- _The problem_
Give every line of the material again, exactly as written.

** begin **

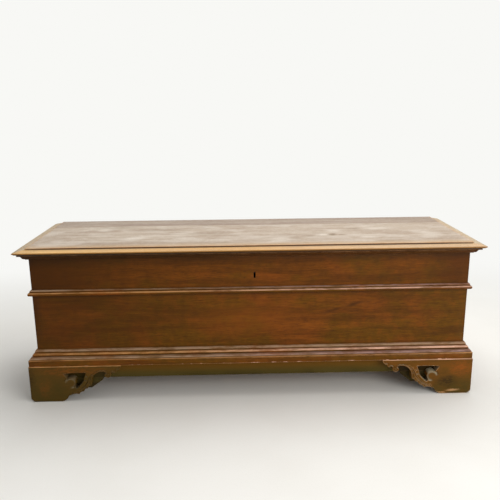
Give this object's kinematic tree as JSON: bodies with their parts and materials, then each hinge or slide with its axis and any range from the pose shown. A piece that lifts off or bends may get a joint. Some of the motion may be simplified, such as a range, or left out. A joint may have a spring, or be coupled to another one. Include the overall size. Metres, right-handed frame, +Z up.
{
  "type": "antique chest",
  "caption": "Long walnut chest with a flat hinged lid, moulded edges, an inside lock and pierced scroll-carved bracket feet.",
  "frame": {"origin": "on the floor under the middle of the lid", "axes": "+X along the length to the viewer's right, -Y the front, +Z up"},
  "size_m": [1.5, 0.476, 0.522],
  "materials": {
    "lid_top_walnut": "bleached, dry and worn",
    "body_walnut": "dark waxed",
    "moulding_walnut": "waxed with worn edges",
    "foot_walnut": "worn, scuffed at the floor",
    "plain_inner_wood": "bare, aged",
    "wrought_iron": "dark, lightly rusted"
  },
  "bodies": {
    "carcass": {"back_board": "body_walnut", "bottom_front_plank": "plain_inner_wood", "bottom_middle_plank": "plain_inner_wood", "bottom_rear_plank": "plain_inner_wood", "front_base_moulding": "moulding_walnut", "front_board": "body_walnut", "front_left_corner_block": "plain_inner_wood", "front_left_foot": "foot_walnut", "front_left_glue_block": "plain_inner_wood", "front_plinth_rail": "moulding_walnut", "front_right_corner_block": "plain_inner_wood", "front_right_foot": "foot_walnut", "front_right_glue_block": "plain_inner_wood", "front_string_moulding": "moulding_walnut", "hinge_leaf_nails": "wrought_iron", "hinge_left_leaf": "wrought_iron", "hinge_left_pin": "wrought_iron", "hinge_right_leaf": "wrought_iron", "hinge_right_pin": "wrought_iron", "left_back_foot": "foot_walnut", "left_base_moulding": "moulding_walnut", "left_end_board": "body_walnut", "left_front_side_foot": "foot_walnut", "left_plinth_rail": "moulding_walnut", "left_rear_side_foot": "foot_walnut", "left_string_moulding": "moulding_walnut", "lock_case": "wrought_iron", "lock_key_pin": "wrought_iron", "lock_nails": "wrought_iron", "lock_plate": "wrought_iron", "lock_spring": "wrought_iron", "rear_left_corner_block": "plain_inner_wood", "rear_right_corner_block": "plain_inner_wood", "right_back_foot": "foot_walnut", "right_base_moulding": "moulding_walnut", "right_end_board": "body_walnut", "right_front_side_foot": "foot_walnut", "right_plinth_rail": "moulding_walnut", "right_rear_side_foot": "foot_walnut", "right_string_moulding": "moulding_walnut"},
    "lid": {"batten_nails": "wrought_iron", "hinge_left_strap": "wrought_iron", "hinge_right_strap": "wrought_iron", "hinge_strap_nails": "wrought_iron", "lid_back_plank": "lid_top_walnut", "lid_front_moulding": "moulding_walnut", "lid_front_plank": "lid_top_walnut", "lid_left_batten": "plain_inner_wood", "lid_left_moulding": "moulding_walnut", "lid_right_batten": "plain_inner_wood", "lid_right_moulding": "moulding_walnut", "lid_staple": "wrought_iron", "staple_nails": "wrought_iron"},
    "bolt": {"lock_bolt": "wrought_iron"}
  },
  "joints": [
    {"name": "lid_hinge", "type": "hinge", "parent": "carcass", "child": "lid", "pos_m": [0, 0.2234, 0.4966], "axis": [-1, 0, 0], "range_deg": [0, 118]},
    {"name": "lock_bolt_slide", "type": "slide", "parent": "carcass", "child": "bolt", "axis": [-1, 0, 0], "range_m": [0, 0.014]}
  ]
}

** end **

- _Result for this exercise_
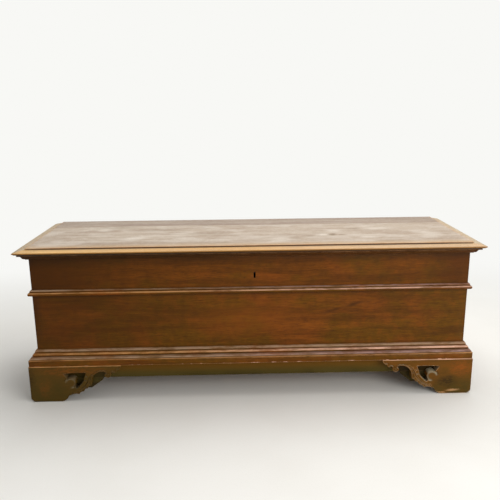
Give this object's kinematic tree as JSON: bodies with their parts and materials, then each hinge or slide with its axis and any range from the pose shown. A piece that lifts off or bends may get a joint. Some of the motion may be simplified, such as a range, or left out. A joint may have a spring, or be coupled to another one. Include the overall size. Metres, right-handed frame, +Z up.
{
  "type": "antique chest",
  "caption": "Long walnut chest with a flat hinged lid, moulded edges, an inside lock and pierced scroll-carved bracket feet.",
  "frame": {"origin": "on the floor under the middle of the lid", "axes": "+X along the length to the viewer's right, -Y the front, +Z up"},
  "size_m": [1.5, 0.476, 0.522],
  "materials": {
    "lid_top_walnut": "bleached, dry and worn",
    "body_walnut": "dark waxed",
    "moulding_walnut": "waxed with worn edges",
    "foot_walnut": "worn, scuffed at the floor",
    "plain_inner_wood": "bare, aged",
    "wrought_iron": "dark, lightly rusted"
  },
  "bodies": {
    "carcass": {"back_board": "body_walnut", "bottom_front_plank": "plain_inner_wood", "bottom_middle_plank": "plain_inner_wood", "bottom_rear_plank": "plain_inner_wood", "front_base_moulding": "moulding_walnut", "front_board": "body_walnut", "front_left_corner_block": "plain_inner_wood", "front_left_foot": "foot_walnut", "front_left_glue_block": "plain_inner_wood", "front_plinth_rail": "moulding_walnut", "front_right_corner_block": "plain_inner_wood", "front_right_foot": "foot_walnut", "front_right_glue_block": "plain_inner_wood", "front_string_moulding": "moulding_walnut", "hinge_leaf_nails": "wrought_iron", "hinge_left_leaf": "wrought_iron", "hinge_left_pin": "wrought_iron", "hinge_right_leaf": "wrought_iron", "hinge_right_pin": "wrought_iron", "left_back_foot": "foot_walnut", "left_base_moulding": "moulding_walnut", "left_end_board": "body_walnut", "left_front_side_foot": "foot_walnut", "left_plinth_rail": "moulding_walnut", "left_rear_side_foot": "foot_walnut", "left_string_moulding": "moulding_walnut", "lock_case": "wrought_iron", "lock_key_pin": "wrought_iron", "lock_nails": "wrought_iron", "lock_plate": "wrought_iron", "lock_spring": "wrought_iron", "rear_left_corner_block": "plain_inner_wood", "rear_right_corner_block": "plain_inner_wood", "right_back_foot": "foot_walnut", "right_base_moulding": "moulding_walnut", "right_end_board": "body_walnut", "right_front_side_foot": "foot_walnut", "right_plinth_rail": "moulding_walnut", "right_rear_side_foot": "foot_walnut", "right_string_moulding": "moulding_walnut"},
    "lid": {"batten_nails": "wrought_iron", "hinge_left_strap": "wrought_iron", "hinge_right_strap": "wrought_iron", "hinge_strap_nails": "wrought_iron", "lid_back_plank": "lid_top_walnut", "lid_front_moulding": "moulding_walnut", "lid_front_plank": "lid_top_walnut", "lid_left_batten": "plain_inner_wood", "lid_left_moulding": "moulding_walnut", "lid_right_batten": "plain_inner_wood", "lid_right_moulding": "moulding_walnut", "lid_staple": "wrought_iron", "staple_nails": "wrought_iron"},
    "bolt": {"lock_bolt": "wrought_iron"}
  },
  "joints": [
    {"name": "lid_hinge", "type": "hinge", "parent": "carcass", "child": "lid", "pos_m": [0, 0.2234, 0.4966], "axis": [-1, 0, 0], "range_deg": [0, 118]},
    {"name": "lock_bolt_slide", "type": "slide", "parent": "carcass", "child": "bolt", "axis": [-1, 0, 0], "range_m": [0, 0.014]}
  ]
}